---- Material

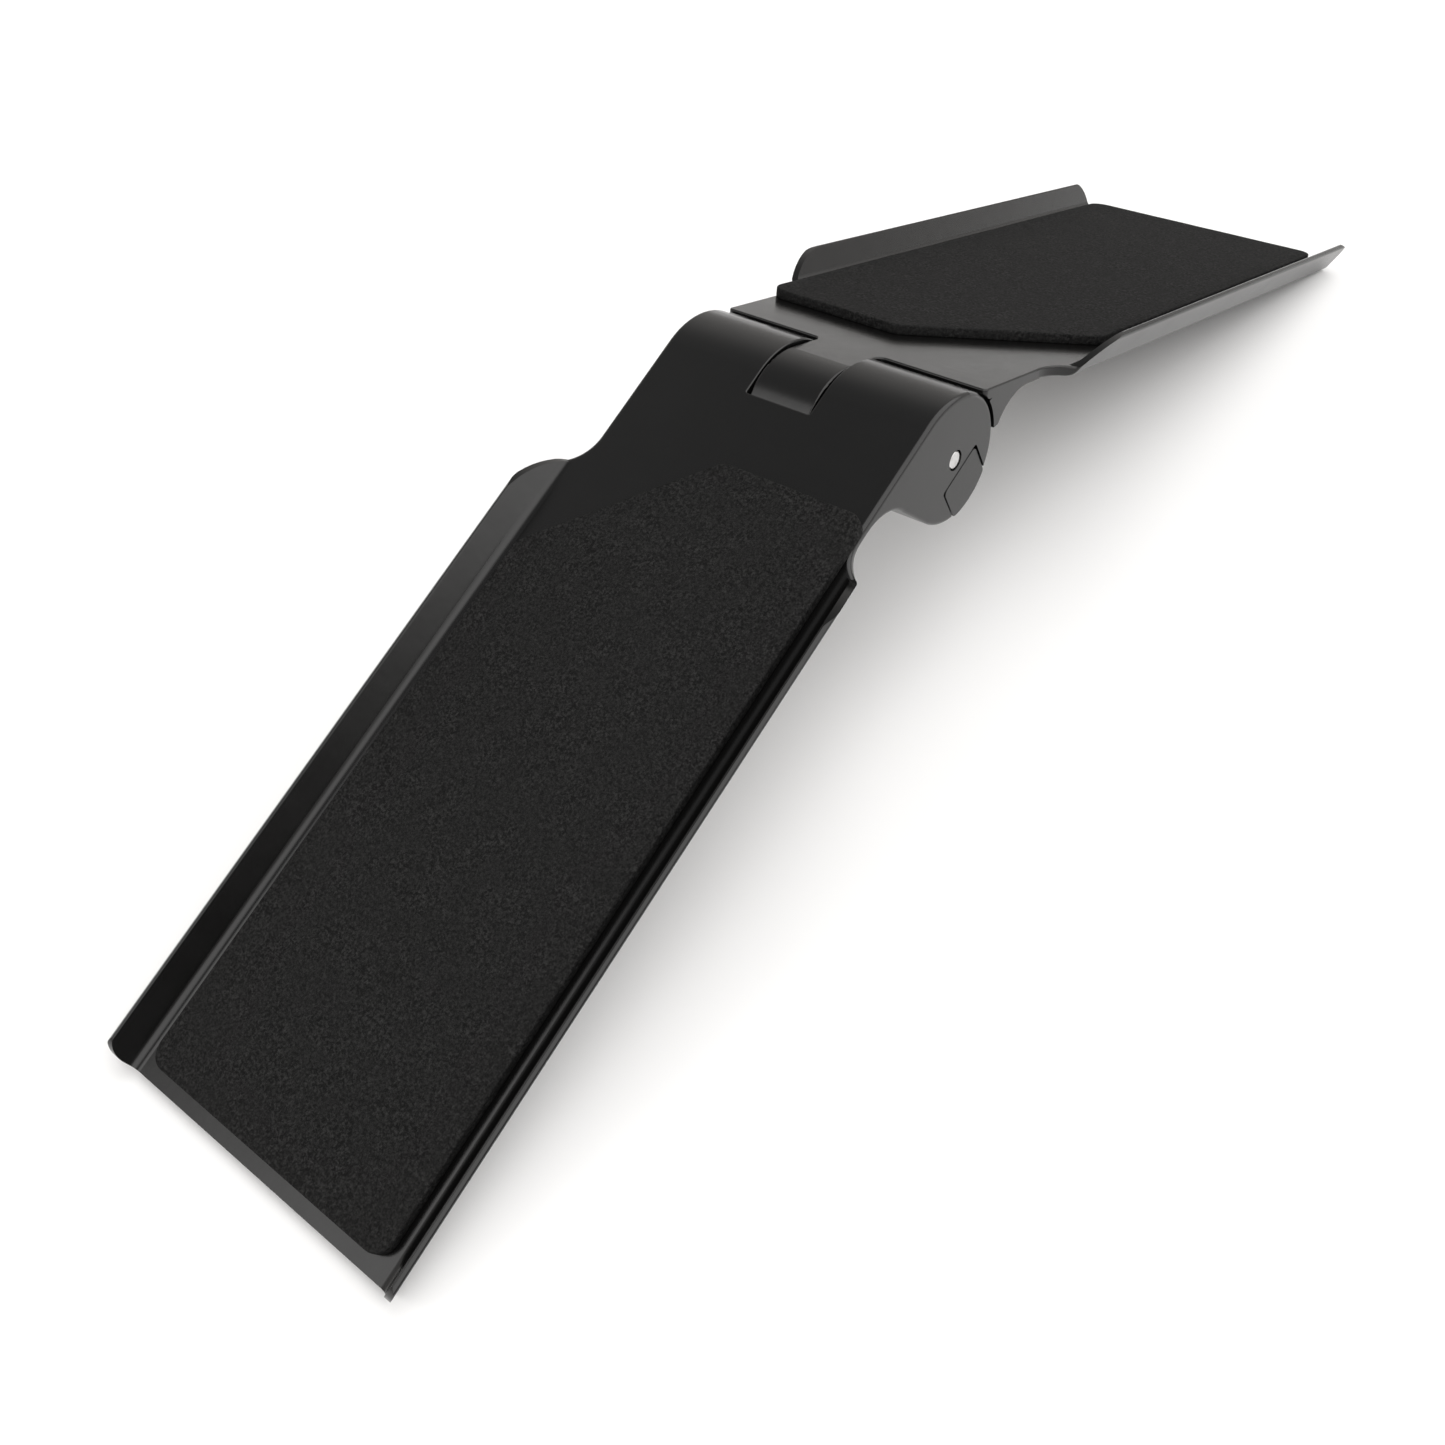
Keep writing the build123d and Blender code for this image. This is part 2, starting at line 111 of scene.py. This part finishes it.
class Socket:
    """An output socket that takes part in arithmetic, adding the nodes that it needs.

    An input named i0, i1 and so on goes to the socket of that number, any other to the socket of that name.
    """

    def __init__(self, tree, output):
        self.tree, self.output = tree, output

    def node(self, kind, settings=None, out=0, **inputs):
        made = self.tree.nodes.new(kind)
        for key, value in (settings or {}).items():
            setattr(made, key, value)
        for key, value in inputs.items():
            numbered = key[0] == "i" and key[1:].isdigit()
            socket = made.inputs[int(key[1:]) if numbered else key.replace("_", " ")]
            if isinstance(value, Socket):
                self.tree.links.new(value.output, socket)
            else:
                socket.default_value = value
        return Socket(self.tree, made.outputs[out])

    def maths(self, operation, a, b):
        return self.node("ShaderNodeMath", {"operation": operation}, i0=a, i1=b)

    def __add__(self, other):
        return self.maths("ADD", self, other)

    __radd__ = __add__

    def __mul__(self, other):
        return self.maths("MULTIPLY", self, other)

    def __sub__(self, other):
        return self.maths("SUBTRACT", self, other)

    def __rsub__(self, other):
        return self.maths("SUBTRACT", other, self)

    def noise(self, scale, detail, roughness, distortion=0.0):
        shape = {"Scale": scale, "Detail": detail, "Roughness": roughness, "Distortion": distortion}
        return self.node("ShaderNodeTexNoise", Vector=self, **shape)

    def cells(self, scale):
        return self.node("ShaderNodeTexVoronoi", Vector=self, Scale=scale)

    def stretched(self, scale):
        return self.node("ShaderNodeVectorMath", {"operation": "MULTIPLY"}, i0=self, i1=scale)

    def between(self, low, high):
        """0 at low, 1 at high, smooth between."""
        smooth = {"interpolation_type": "SMOOTHSTEP"}
        return self.node("ShaderNodeMapRange", smooth, Value=self, From_Min=low, From_Max=high)

    def blend(self, first, second):
        """first where this value is 0, second where it is 1. Both are colours."""
        return self.node("ShaderNodeMix", {"data_type": "RGBA"}, 2, i0=self, i6=first, i7=second)

    def bump(self, strength, distance, under=None):
        more = {"Normal": under} if under else {}
        return self.node("ShaderNodeBump", Height=self, Strength=strength, Distance=distance, **more)


def grey(value, warm=0.0):
    """A grey that leans towards red by the share warm."""
    return (value * (1 + warm), value, value * (1 - warm), 1.0)


def new_material(name, varying=None, **constants):
    """Principled material. varying(position) gives the sockets that change over the surface."""
    material = bpy.data.materials.new(name)
    material.use_nodes = True
    tree = material.node_tree
    shader = tree.nodes["Principled BSDF"]
    for key, value in constants.items():
        shader.inputs[key.replace("_", " ")].default_value = value
    if varying:
        position = Socket(tree, tree.nodes.new("ShaderNodeTexCoord").outputs["Object"])
        for key, socket in varying(position).items():
            tree.links.new(socket.output, shader.inputs[key.replace("_", " ")])
    return material


# ---------------------------------------------------------------- finishes
# Noise scales are in features per metre, bump distances in metres.


def moulded(base, rough):
    """Moulded plastic: satin skin with a fine spark texture, faint smears and dust."""

    def varying(p):
        grain = p.noise(2600.0, 2.0, 0.6)
        ripple = p.noise(34.0, 3.0, 0.55)
        smear = p.stretched((1.0, 0.35, 1.0)).noise(11.0, 4.0, 0.6, 0.8).between(0.42, 0.72)
        dust = p.noise(900.0, 1.0, 0.5).between(0.66, 0.78)
        colour = (dust * 0.35).blend(grey(base, 0.02), grey(base * 2.6, 0.03))
        roughness = rough + (ripple - 0.5) * 0.06 + smear * 0.0125 + (grain - 0.5) * 0.05
        normal = grain.bump(0.08, 0.00012, ripple.bump(0.10, 0.0012))
        return {"Base_Color": colour, "Roughness": roughness, "Normal": normal}

    return varying


def foam(base):
    """Closed-cell foam skin: matt, with a speckled grain and faint worn patches."""

    def varying(p):
        clump = p.noise(430.0, 3.0, 0.62, 0.6)
        fine = p.noise(900.0, 2.0, 0.7)
        speck = p.cells(520.0)
        broad = p.noise(9.0, 3.0, 0.5)
        patchy = p.noise(48.0, 2.0, 0.5).between(0.35, 0.65)
        strong = (clump - 0.5) * 2.0 * (0.5 + patchy * 0.7)
        light = strong + (fine - 0.5) * 1.0 + (0.5 - speck) * 0.3 + 0.40
        colour = light.between(0.0, 1.15).blend(grey(base * 0.55), grey(base * 2.6, 0.01))
        worn = (broad.between(0.35, 0.7) * 0.10).blend(colour, grey(base * 1.3))
        height = clump * 0.6 + fine * 0.4
        roughness = 0.88 + (fine - 0.5) * 0.14
        return {"Base_Color": worn, "Roughness": roughness, "Normal": height.bump(0.25, 0.0006)}

    return varying


def plated_steel(base, rough):
    """Bright steel with fine scratches and a faint stain."""

    def varying(p):
        scratches = p.noise(420.0, 3.0, 0.7)
        stain = p.noise(160.0, 2.0, 0.5)
        colour = stain.between(0.4, 0.75).blend(grey(base, 0.01), grey(base * 0.78, 0.02))
        roughness = rough + (scratches - 0.5) * 0.18
        return {"Base_Color": colour, "Roughness": roughness, "Normal": scratches.bump(0.08, 0.0001)}

    return varying


PLASTIC = new_material("moulded_black", moulded(0.0030, 0.22), IOR=1.5, Specular_IOR_Level=0.46)
LOCK_PLASTIC = new_material(
    "lock_block_black", moulded(0.0034, 0.28), IOR=1.5, Specular_IOR_Level=0.46
)
FOAM = new_material("tread_foam", foam(0.0125), IOR=1.45, Specular_IOR_Level=0.06)
PIN_STEEL = new_material("pin_steel", plated_steel(0.62, 0.3), Metallic=1.0)
SCREW_STEEL = new_material("screw_zinc", plated_steel(0.34, 0.36), Metallic=1.0)
SPRING_STEEL = new_material("spring_wire", plated_steel(0.5, 0.28), Metallic=1.0)
NYLON = new_material("nylon_bush", moulded(0.55, 0.42), IOR=1.53)

NODE_FINISH = {
    "lower_tray": PLASTIC,
    "upper_tray": PLASTIC,
    "right_lock_block": LOCK_PLASTIC,
    "left_lock_block": LOCK_PLASTIC,
    "hinge_pin": PIN_STEEL,
    "right_guide_screws": SCREW_STEEL,
    "left_guide_screws": SCREW_STEEL,
    "right_lock_springs": SPRING_STEEL,
    "left_lock_springs": SPRING_STEEL,
    "right_hinge_bush": NYLON,
    "left_hinge_bush": NYLON,
    "right_thrust_washer": NYLON,
    "left_thrust_washer": NYLON,
}
for node_name, finish in NODE_FINISH.items():
    node_object = frame["nodes"][node_name]
    for material_slot in node_object.material_slots:
        material_slot.material = finish


# ---------------------------------------------------------------- foam treads


def rounded_outline(corners, radius, steps=8):
    """Closed counter-clockwise outline with rounded corners, as (point, outward normal) pairs."""
    outline = []
    count = len(corners)
    for i, corner in enumerate(corners):
        before = (corners[i - 1] - corner).normalized()
        after = (corners[(i + 1) % count] - corner).normalized()
        half = before.angle(after) / 2
        centre = corner + (before + after).normalized() * (radius / math.sin(half))
        start = -Vector((before.y, -before.x))
        end = Vector((after.y, -after.x))
        for k in range(steps + 1):
            normal = start.slerp(end, k / steps)
            outline.append((centre + normal * radius, normal))
    return outline


def pad_mesh(name, near, far, top, place, turn):
    """Foam tread between two distances from the pin, on a half's plate whose height is top."""
    corners = [
        Vector((-PAD_HALF, near)),
        Vector((PAD_HALF - PAD_BEVEL, near)),
        Vector((PAD_HALF, near + PAD_BEVEL)),
        Vector((PAD_HALF, far)),
        Vector((-PAD_HALF, far)),
    ]
    outline = rounded_outline(corners, PAD_CORNER_R)
    wall_top = PAD_T - PAD_EDGE_R
    rings = [(PAD_FOOT, 0.0), (0.0, PAD_FOOT_RISE), (0.0, wall_top * 0.5), (0.0, wall_top)]
    for k in range(1, PAD_EDGE_STEPS + 1):
        angle = math.pi / 2 * k / PAD_EDGE_STEPS
        rings.append((PAD_EDGE_R * (1 - math.cos(angle)), wall_top + PAD_EDGE_R * math.sin(angle)))
    work = bmesh.new()
    levels = [[work.verts.new((*(p - n * inset), z)) for p, n in outline] for inset, z in rings]
    count = len(outline)
    for low, high in zip(levels, levels[1:]):
        for i in range(count):
            j = (i + 1) % count
            work.faces.new((low[i], low[j], high[j], high[i]))
    work.faces.new(levels[-1])
    work.faces.new(list(reversed(levels[0])))
    for axis, low, high in ((0, -PAD_HALF, PAD_HALF), (1, near, far)):
        steps = int((high - low) / PAD_GRID)
        for k in range(1, steps):
            at = [0.0, 0.0, 0.0]
            at[axis] = low + (high - low) * k / steps
            direction = [0.0, 0.0, 0.0]
            direction[axis] = 1.0
            everything = work.verts[:] + work.edges[:] + work.faces[:]
            bmesh.ops.bisect_plane(work, geom=everything, plane_co=at, plane_no=direction)
    for vertex in work.verts:
        share = max(0.0, vertex.co.z / PAD_T) ** 2
        wave = noise.noise(vertex.co * WAVE_LONG) + 0.5 * noise.noise(vertex.co * WAVE_SHORT)
        vertex.co.z += (wave - WAVE_SINK) * PAD_WAVE * share
    matrix = place @ Matrix.Rotation(turn, 4, "Z") @ Matrix.Translation((0, 0, top))
    bmesh.ops.transform(work, matrix=matrix, verts=work.verts[:])
    bmesh.ops.recalc_face_normals(work, faces=work.faces[:])
    mesh = bpy.data.meshes.new(name)
    work.to_mesh(mesh)
    work.free()
    mesh.shade_smooth()
    mesh.materials.append(FOAM)
    piece = bpy.data.objects.new(name, mesh)
    bpy.context.collection.objects.link(piece)
    return piece


lower_tread = pad_mesh("lower_tread", *LOWER_PAD, LOWER_TOP, half_frame(LOWER_TILT), math.pi)
upper_tread = pad_mesh("upper_tread", *UPPER_PAD, UPPER_TOP, half_frame(UPPER_TILT), 0.0)
TREADS = ((lower_tread, "lower_pad", "lower_half"), (upper_tread, "upper_pad", "upper_half"))
for tread, node_name, body in TREADS:
    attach(tread, body)
    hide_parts(node_name)


# ---------------------------------------------------------------- studio


def toward(azimuth, elevation):
    """Unit vector, degrees from +X toward +Y and degrees above the floor."""
    turn, rise = math.radians(azimuth), math.radians(elevation)
    return Vector((math.cos(turn) * math.cos(rise), math.sin(turn) * math.cos(rise), math.sin(rise)))


def studio_sky():
    """Soft light tent, pale near the floor and dim overhead, with softboxes and one dark flag."""
    world = bpy.data.worlds.new("studio_world")
    bpy.context.scene.world = world
    world.use_nodes = True
    tree = world.node_tree
    direction = Socket(tree, tree.nodes.new("ShaderNodeTexCoord").outputs["Generated"])

    def patch(azimuth, elevation, edge, full):
        """0 outside a round patch of the tent and 1 inside it, in degrees from its middle."""
        middle = toward(azimuth, elevation)
        dot = {"operation": "DOT_PRODUCT"}
        aim = direction.node("ShaderNodeVectorMath", dot, 1, i0=direction, i1=middle)
        return aim.between(math.cos(math.radians(edge)), math.cos(math.radians(full)))

    height = direction.node("ShaderNodeSeparateXYZ", None, 2, Vector=direction)
    tent = height.between(*TENT_CHANGE).blend(grey(TENT_LOW, 0.03), grey(TENT_HIGH))
    *flag_place, flag_level = FLAG
    tent = patch(*flag_place).blend(tent, grey(flag_level))
    for azimuth, elevation, edge, full, level in SOFTBOXES:
        tent = patch(azimuth, elevation, edge, full).blend(tent, grey(level, 0.01))
    # the background is plain in every view; the tent lights the ramp and shows in its gloss
    looked_at = Socket(tree, tree.nodes.new("ShaderNodeLightPath").outputs["Is Camera Ray"])
    tent = looked_at.blend(tent, grey(BACKGROUND))
    tree.links.new(tent.output, tree.nodes["Background"].inputs["Color"])
    tree.nodes["Background"].inputs["Strength"].default_value = 1.0


def studio():
    """Plain pale floor under the tent."""
    floor_mesh = bpy.data.meshes.new("studio_floor")
    corners = [(x * FLOOR_REACH, y * FLOOR_REACH, 0) for x, y in ((-1, -1), (1, -1), (1, 1), (-1, 1))]
    floor_mesh.from_pydata(corners, [], [(0, 1, 2, 3)])
    floor = bpy.data.objects.new("studio_floor", floor_mesh)
    bpy.context.collection.objects.link(floor)
    matt_white = {"Base_Color": grey(0.9), "Roughness": 0.9, "Specular_IOR_Level": 0.1}
    floor_mesh.materials.append(new_material("pale_floor", **matt_white))
    studio_sky()


def camera():
    data = bpy.data.cameras.new("camera")
    data.sensor_width, data.lens = SENSOR_WIDTH, LENS
    made = bpy.data.objects.new("camera", data)
    bpy.context.collection.objects.link(made)
    up = CAMERA_RIGHT.cross(CAMERA_AHEAD)
    turn = Matrix((CAMERA_RIGHT, up, -CAMERA_AHEAD)).transposed().to_4x4()
    made.matrix_world = Matrix.Translation(CAMERA_AT) @ turn
    data.clip_start, data.clip_end = 0.01, 100
    bpy.context.scene.camera = made


studio()
camera()
bpy.context.scene.view_settings.view_transform = "Standard"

--------

### [Work to complete]
Please write out exactly the lines from the start of the data through the line that contains "that it needs.", both ends included, and nothing else.

### [Response to the exercise]
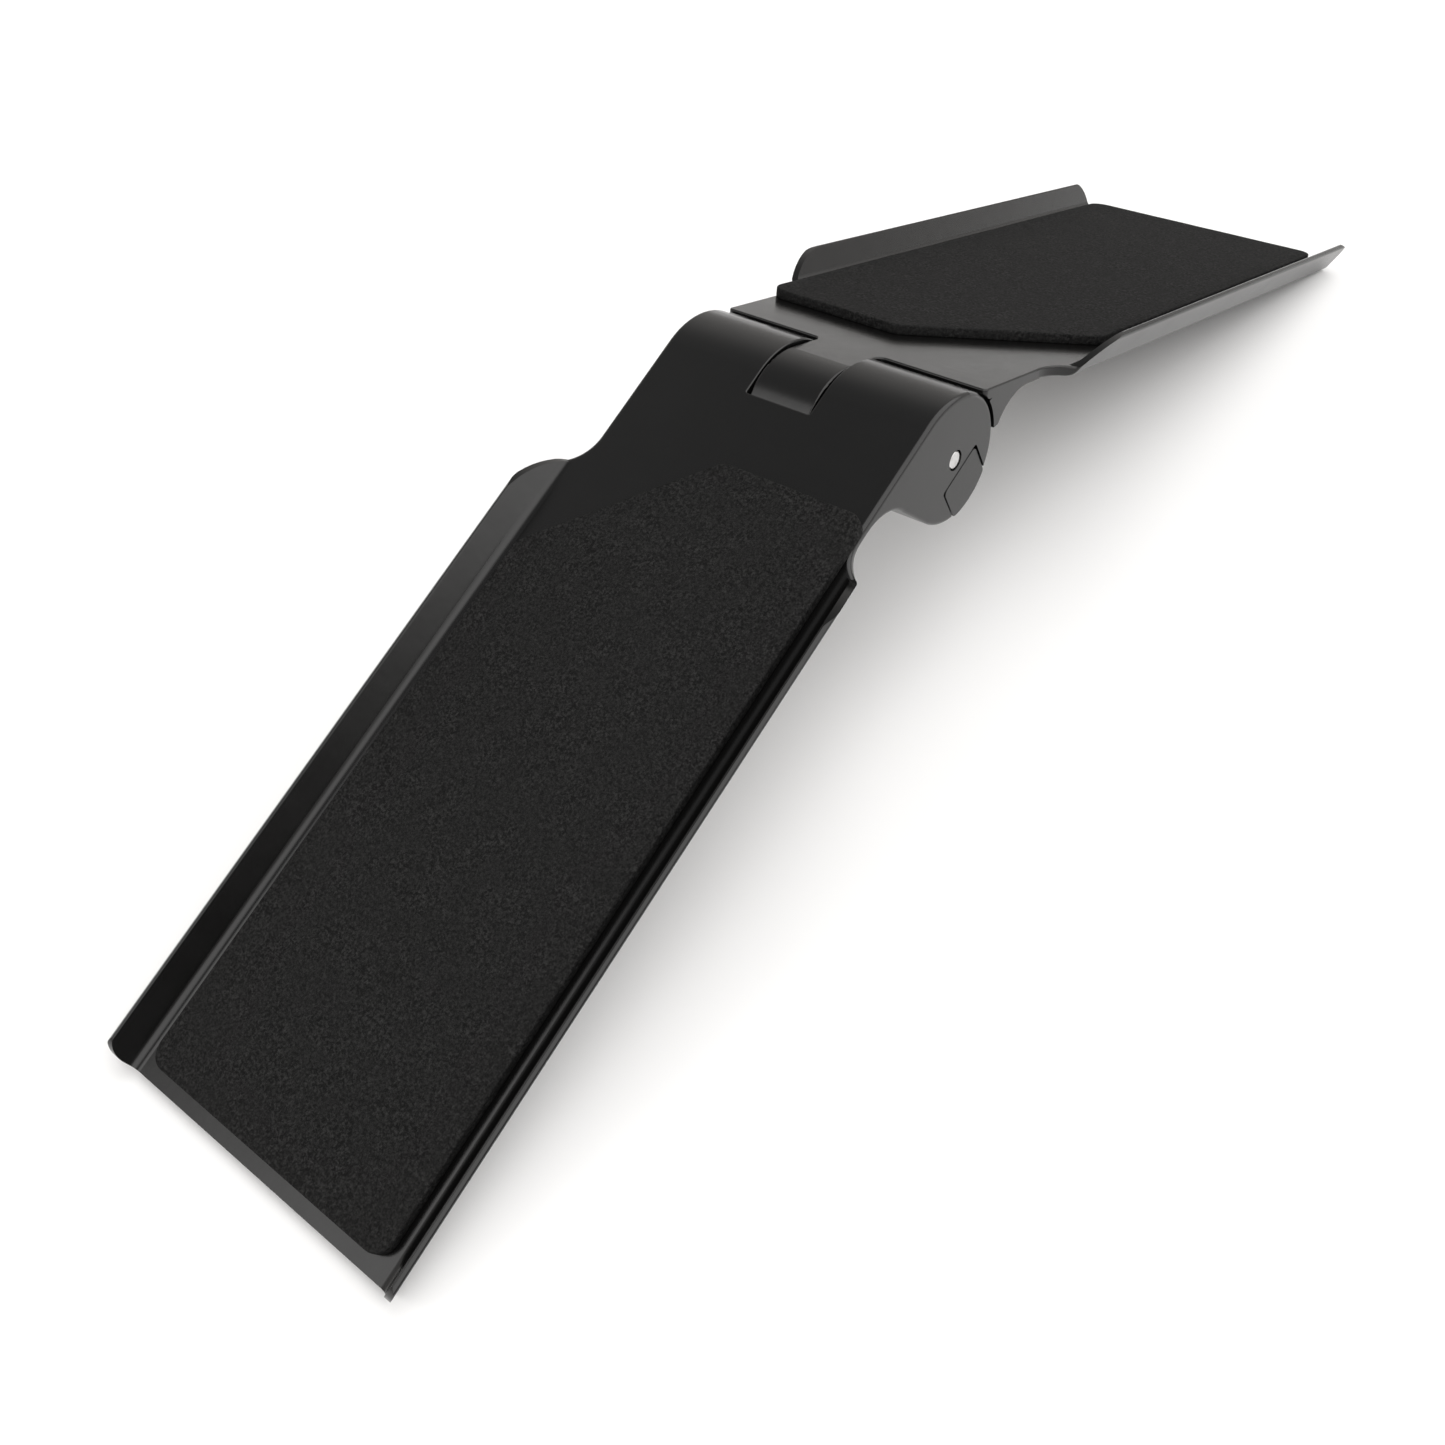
Keep writing the build123d and Blender code for this image. This is part 2, starting at line 111 of scene.py. This part finishes it.
class Socket:
    """An output socket that takes part in arithmetic, adding the nodes that it needs.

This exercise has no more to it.